Date of Award

Fall 2023

Document Type


Degree Name

Master of Science (MS)



First Advisor

Matthew Hawkey


This study investigated the application of advanced machine learning methods, specifically k-means clustering, k-Nearest Neighbors (kNN), and Support Vector Machines (SVM), to analyze player tracking data in soccer. The primary hypothesis posits that such data can yield a standalone, in-depth understanding of soccer matches. The study revealed that while k-means and spatial analysis are promising in analyzing player positions, kNN and SVM show limitations without additional variables. Spatial analysis examined each team’s convex hull and studied the correlation between team length, width, and surface area. Results showed team length and surface area have a strong positive correlation with a value of 0.8954. This suggested that teams with longer team length have a more direct style of play with players more spread out which led to larger surface areas. k-means clustering was performed with different k values derived from different approaches. The silhouette method recommended a k value of 2 and the elbow recommended a k value of 4. The context of the sport suggested additional analysis with a k value of 11. The results from k-means suggested natural data partitions, highlighting distinct player roles and field positions. kNN was performed to find similar players with the model of k = 19 showing the highest accuracy of 8.61%. The SVM model returned a classification of 55 classes which indicated a highly granular level of categorization for player roles. The results from kNN and SVM indicated the necessity of further contextual data for more effective analysis and emphasized the need for balanced datasets and careful model evaluation to avoid biases and ensure practical application in real-world scenarios.

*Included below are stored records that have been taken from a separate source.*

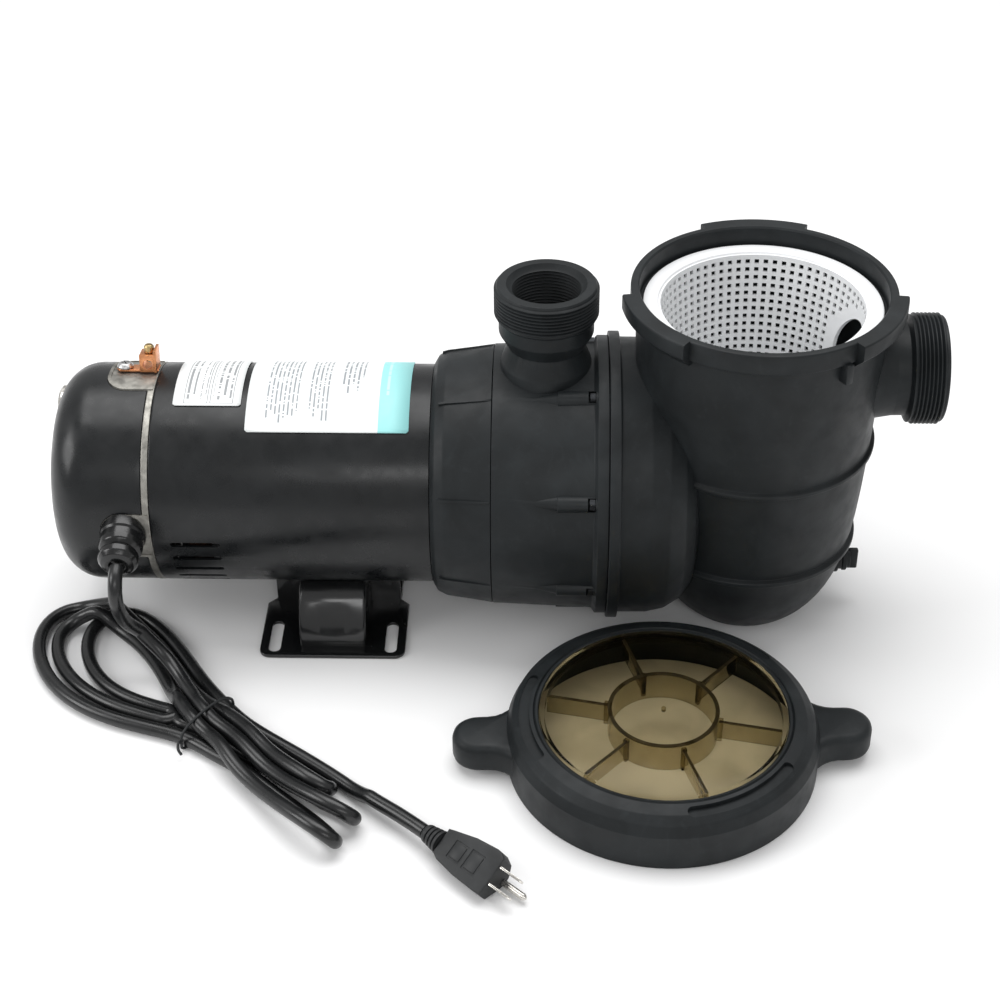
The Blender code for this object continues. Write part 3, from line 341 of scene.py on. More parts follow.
def lines_of_print(graph, along, angle, spans, pitch, ragged, seed):
    """Bars where lines of small print would be: each runs round the shell and ends at its own place."""
    row = graph.maths("FLOOR", graph.maths("DIVIDE", along, pitch))
    within = graph.maths("FRACT", graph.maths("DIVIDE", along, pitch))
    stripe = between(graph, within, 0.3, 0.72)
    end = graph.node("ShaderNodeTexWhiteNoise", {"noise_dimensions": "1D"},
                     W=graph.maths("ADD", row, seed)).outputs["Value"]
    low, high = ragged
    stop = graph.maths("ADD", graph.maths("MULTIPLY", end, high - low), low)
    reach = graph.maths("LESS_THAN", angle, stop)
    spot = graph.node("ShaderNodeCombineXYZ", X=graph.maths("FLOOR", graph.maths("MULTIPLY", angle, 1.15)),
                      Y=row, Z=seed)
    word = graph.node("ShaderNodeTexWhiteNoise", {"noise_dimensions": "3D"},
                      Vector=spot.outputs[0]).outputs["Value"]
    ink = graph.maths("MULTIPLY", graph.maths("MULTIPLY", stripe, reach),
                      graph.maths("GREATER_THAN", word, 0.2))
    inside = 0.0
    for first, last in spans:
        inside = graph.maths("ADD", inside, between(graph, along, first, last), clamp=True)
    return graph.maths("MULTIPLY", ink, inside)


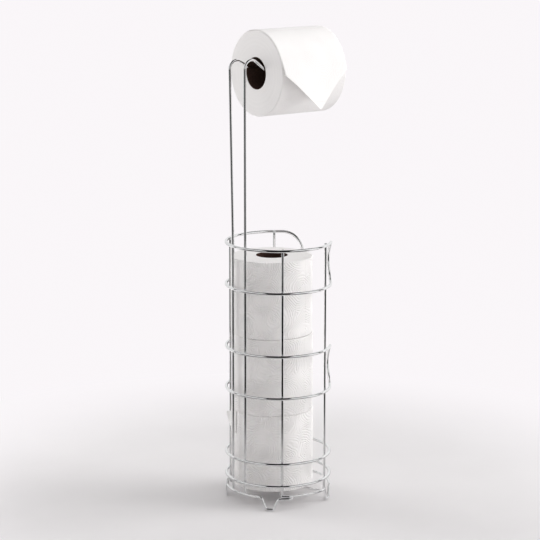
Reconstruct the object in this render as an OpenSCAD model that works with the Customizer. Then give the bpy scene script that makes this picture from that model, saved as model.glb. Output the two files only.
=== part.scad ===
// Free-standing toilet roll storage holder: a round wire basket holding a stack of
// rolls, with a tall hairpin arm that carries one more roll in use. Millimetres.
// Origin on the floor at the basket's axis, +Z up, the arm on the -Y side.
// Angles called phi are measured about Z from the arm towards +X.

/* [Wire] */
// Wire diameter of the hoops and loops
hoop_wire = 4; // [3:0.1:6]
// Wire diameter of the ribs, the arm and the base
rib_wire = 3.5; // [2.5:0.1:5]
// Depth that two crossing wires are fused by
weld = 0.25; // [0.1:0.05:0.5]

/* [Basket] */
// How far the hoops' centreline lies outside a roll stood on the axis
basket_room = 15.5; // [14:0.5:18]
// Height of the lower hoop's centreline
low_hoop_z = 34; // [28:1:45]
// Height of the upper of the two plain hoops
high_hoop_z = 65; // [50:1:90]
// Height of the middle loop's lower wire
middle_loop_z = 156; // [120:1:190]
// Height of the upper loop's lower wire
upper_loop_z = 299; // [250:1:310]
// Distance between a loop's lower and upper wires
loop_height = 57.5; // [40:0.5:70]
// Angle phi where a loop's round end on the +X side begins
loop_right_phi = 136; // [125:1:142]
// The same on the -X side, measured the other way
loop_left_phi = 132.4; // [125:0.1:142]

/* [Ribs] */
// Angle phi of the front rib on the +X side, and of the back ribs seen from the far side
rib_phi = 57.5; // [50:0.5:70]
// Angle of the front rib on the -X side, measured the other way
rib_left_phi = 51; // [46:0.5:70]
// How far a rib stands above the top wire's centreline
rib_above = 2.2; // [1:0.1:8]
// Height of the centre of a rib's bottom bend
rib_bend_z = 17; // [16.5:0.5:20]
// Bend radius at a rib's foot
rib_bend = 4; // [3:0.5:8]
// Half the level length where the ribs cross under the rolls
cross_half = 27; // [24:1:40]

/* [Base wire] */
// Height of the base wire's centreline between the feet
base_z = 18.2; // [15:0.1:20]
// Angle phi of the front foot on the +X side
right_foot_phi = 44; // [38:0.5:45]
// Angle of the front foot on the -X side, measured the other way
left_foot_phi = 37.5; // [30:0.5:45]
// Angle phi of the two feet on the far side
back_foot_phi = 127; // [115:1:135]
// Half the level length at the bottom of a foot
foot_flat_half = 3; // [2:0.5:5]
// Bend radius at the bottom of a foot
foot_bend = 3.5; // [3:0.5:5]
// Bend radius where a foot leaves the ring
shoulder_bend = 4; // [3:0.5:6]
// Slope of a foot's sides
foot_slope = 68; // [55:1:75]
// Angle phi where the base wire starts
lap_start_phi = 56; // [56:0.5:57.5]
// Angle phi where its other end stops, under the start
lap_stop_phi = 69.5; // [64:0.5:75]
// Angle phi to which the start stays raised
lap_level_phi = 80; // [76:1:84]
// Angle phi where the start has come down to the ring's height
lap_down_phi = 105; // [100:1:108]

/* [Arm] */
// Distance between the two legs in the basket
leg_gap = 27.2; // [22:0.2:32]
// Distance between the two legs at the top
leg_gap_top = 33; // [30:0.2:35]
// How far the legs lean outwards between the basket and the top
leg_lean = 2.5; // [0:0.1:3]
// Height of the legs' lower ends
leg_foot_z = 16.8; // [14:0.1:18]
// Height of the centreline at the top of the humps, halfway between the two
hump_z = 603.2; // [590:0.1:615]
// How much higher the hump on the +X side is than the other
hump_rise = 2.8; // [0:0.2:4]
// Bend radius of the humps
hump_bend = 11; // [8:0.5:14]
// How far the level stretch in the roll lies below the humps
arm_dip = 12.5; // [10:0.1:16]
// Bend radius where the wires level out at the roll
dip_bend = 4.5; // [3:0.5:6]
// Distance along the arm from the top of a hump to the roll's near face
hump_to_roll = 19.6; // [18:0.1:24]
// How far inside the roll the level stretch begins
level_inside = 3.5; // [0:0.5:6]
// Gap between the roll's far face and the closed end that stands up behind it
end_gap = 0.75; // [0.5:0.05:1.5]
// Bend radius where the wires turn up behind the roll
stop_bend = 3; // [2.5:0.5:5]
// How far the closed end's crossbar stands above the level stretch
stop_height = 14; // [10:1:20]
// Bend radius of the crossbar's corners
end_bend = 6; // [5:0.5:8]

/* [Rolls] */
// Height of a stored roll, and length of the one in use
roll_length = 105.5; // [100:0.5:108]
// Diameter of a stored roll
roll_diameter = 110; // [100:1:116]
// Diameter of the roll in use
hung_diameter = 114; // [105:1:118]
// Outer diameter of a cardboard core
core_outer = 42.5; // [42:0.5:46]
// Wall thickness of a cardboard core
core_wall = 0.75; // [0.5:0.05:0.75]
// Rounding of a roll's edges
roll_edge = 1.6; // [0.5:0.1:4]
// How far the stored rolls stand from the axis, from the bottom roll to the top one
low_shift = 6.9; // [0:0.1:9]
mid_shift = 7.5; // [0:0.1:9]
top_shift = 9; // [0:0.1:9.4]
// Angle phi towards which they are shifted
shift_phi = -36.5; // [-60:0.5:60]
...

In conclusion, each algorithm offers unique perspectives and interpretations on player positioning and team formations. These algorithms, when combined with expert knowledge and additional contextual data, can significantly enrich the scope of analysis in soccer. Future work should consider incorporating event data and additional variables to enhance the depth of analytical insights, enabling a more comprehensive understanding of how formations evolve in response to various in-game situations.